If Bonnard’s portraits are an honest depiction of his life, his landscapes feel like an escape. He lived in France through two world wars, yet there’s little trace of this here except A Village in Ruins near Ham, painted in 1917 after he visited the Western Front. In it, a figure sits huddled in the foreground, humanised against the metallic uniform of soldiers nearby. The loose brushwork creates a surreal, watery effect, while scorched red hues give the painting an apocalyptic feel. It hangs between two of Bonnard’s most serene landscapes, also painted that year – Donkey in the Garden and Summer. He worked on Summer immediately after visiting the war zone, and the lush, protective landscape, where figures and animals blend into nature, suggests a longing for peace.

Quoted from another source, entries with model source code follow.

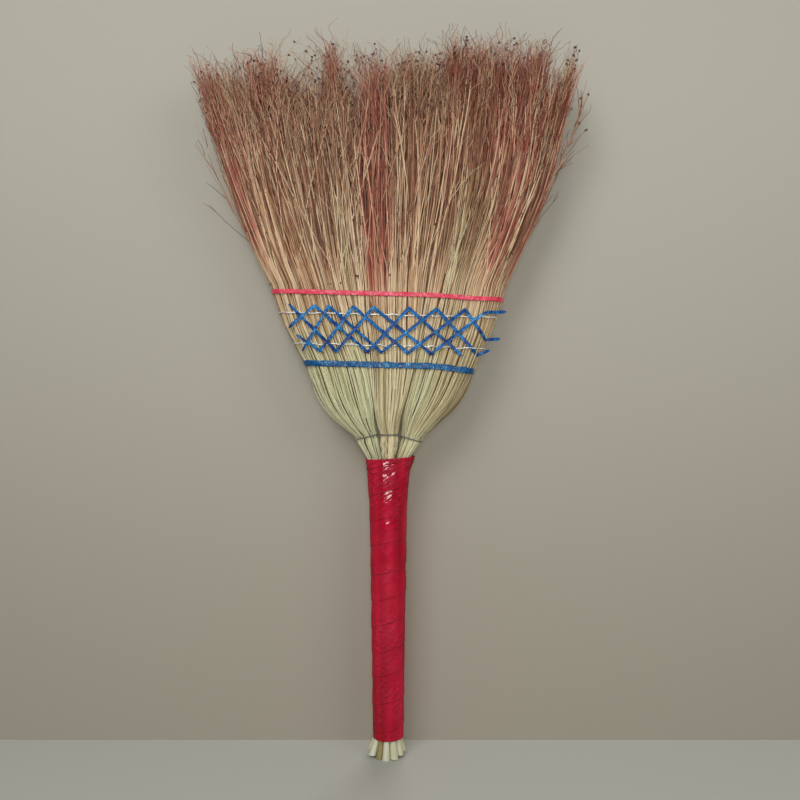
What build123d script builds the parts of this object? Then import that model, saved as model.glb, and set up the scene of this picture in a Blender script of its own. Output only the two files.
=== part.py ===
# Hand broom of sorghum straw: three bunches tied side by side into a flat fan, with their
# stalks bundled into a round handle under a spiral winding of plastic film.
#
# Frame: +Z up from the cut stalk ends to the sweeping tips, X across the fan, and the front
# of the broom towards -Y. The origin is the centre of the stalk ends, where the broom stands.
# Millimetres throughout.

import math
import os
import random

from build123d import *

os.makedirs("parts", exist_ok=True)

# Lengths along the broom, each counted from the end of the one before
butt_length = 20.0  # bare stalk ends below the film
film_length = 309.0  # handle under film
neck_length = 23.0  # film to the middle of the neck ties
shoulder_length = 82.0  # neck ties to the middle of the blue ribbon
thread_rise = 21.0  # blue ribbon to the lower thread
thread_spacing = 34.0  # lower thread to the upper thread
ribbon_rise = 23.0  # upper thread to the middle of the red ribbon
sweep_length = 277.0  # red ribbon to the tips

# Handle film, wound as one tape whose turns lap like shingles
foot_bore_radius = 16.6
grip_bore_radius = 18.2
collar_bore_radius = 19.6
head_bore_half_width = 24.4
head_bore_half_depth = 20.0
bore_height_shares = (0.0, 0.4, 0.68, 1.0)  # of the film's length
head_squareness = 3.0  # exponent of the oval at the head; 2 is an ellipse
film_thickness = 0.3
film_width = 38.0
film_pitch = 29.0
film_lap_gap = 0.6
film_head_tilt = 3.5  # degrees, rising to the right
film_steps_per_turn = 24

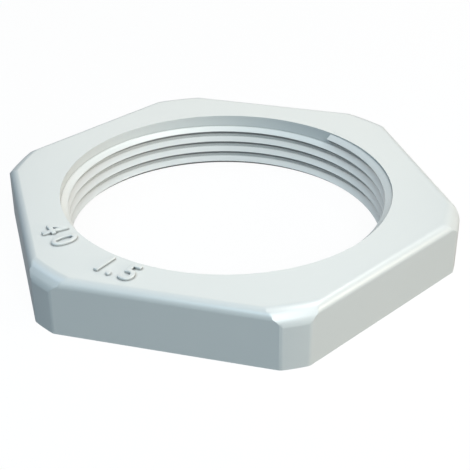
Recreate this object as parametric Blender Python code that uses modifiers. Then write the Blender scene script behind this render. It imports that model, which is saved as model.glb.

Pierre Bonnard, ‘Summer’ (1917)

The Tate’s detailed retrospective works hard to shed light on an elusive artist and enrich the context of his work, yet some enigmas remain. On being called ‘a painter of happiness’, Bonnard famously answered, “he who sings is not always happy”. Footage from 1946 shows him taking a boat trip with friends – his body language reserved, his walk constrained, his clothing wrapped tightly around his frame. The few self-portraits on display are also telling – tense, anguished, and, in the case of The Boxer, engaging in a solitary battle.

Revisiting the question of his legacy, perhaps the proof is in the pudding. Beside the exit, a crowd lingering around the exhibition’s frontispiece – the gloriously bright Studio with Mimosa– seem hesitant to leave. Painted through the duration of the Second World War, it is undoubtedly one of his most beautiful pieces.

Although ‘painter of happiness’ is too trite for an artist whose repertoire extends beyond this, his work exudes a powerful effect. Reluctantly, I step out into a grey and rainy day that feels leached of colour after his vibrant lens.